On the rough days, you’ll mess it up and need to straighten. People will watch. Someone might even lean on the horn. But once you’ve felt the steady usefulness of that golden rule, the sting doesn’t cut as deep. You know it works. You know you can reset, line up again, and take another go. That’s the quiet grace of this little driving trick: it doesn’t guarantee perfection - only a dependable place to start.
The next time you see a tiny gap
So, next time you’re crawling along a busy street with rain ticking at the windscreen, and you spot a space that looks almost - but not quite - big enough, don’t automatically drive on. Pause and ask what would happen if you simply tried. Indicate. Take a breath. Pull alongside. Let your side mirror edge forwards until it sits level with the rear bumper of the car in front - that small rendezvous point that only you are paying attention to.

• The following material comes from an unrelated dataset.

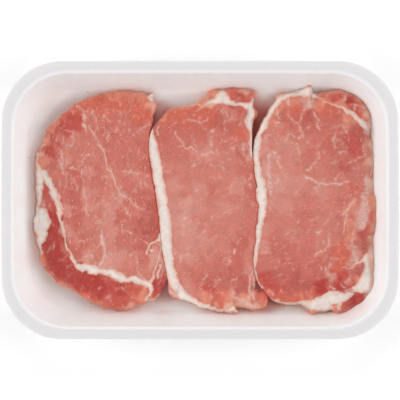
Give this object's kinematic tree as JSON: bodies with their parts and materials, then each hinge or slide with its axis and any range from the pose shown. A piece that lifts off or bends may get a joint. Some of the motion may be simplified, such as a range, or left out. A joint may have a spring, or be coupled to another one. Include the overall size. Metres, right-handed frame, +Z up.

Then steer. Do it slowly but with intent, as if you’ve rehearsed on a calm, empty street a hundred times. The kerb won’t hurry you. The other cars won’t suddenly leap forward. The honk you’re expecting usually never comes. What does arrive, if you allow it, is that compact, fierce jolt of satisfaction when the car settles into place and you realise you managed it - not by luck, but by choice.
You turn the engine off, sit for a beat in the soft tick of cooling metal, and might even catch yourself smiling in the rear-view mirror. Outside, the world carries on, oblivious. Inside, you’ve taken one of driving’s most dreaded manoeuvres and turned it into a private, practised skill. And it began with a side mirror, a bumper, and a decision to trust the golden rule.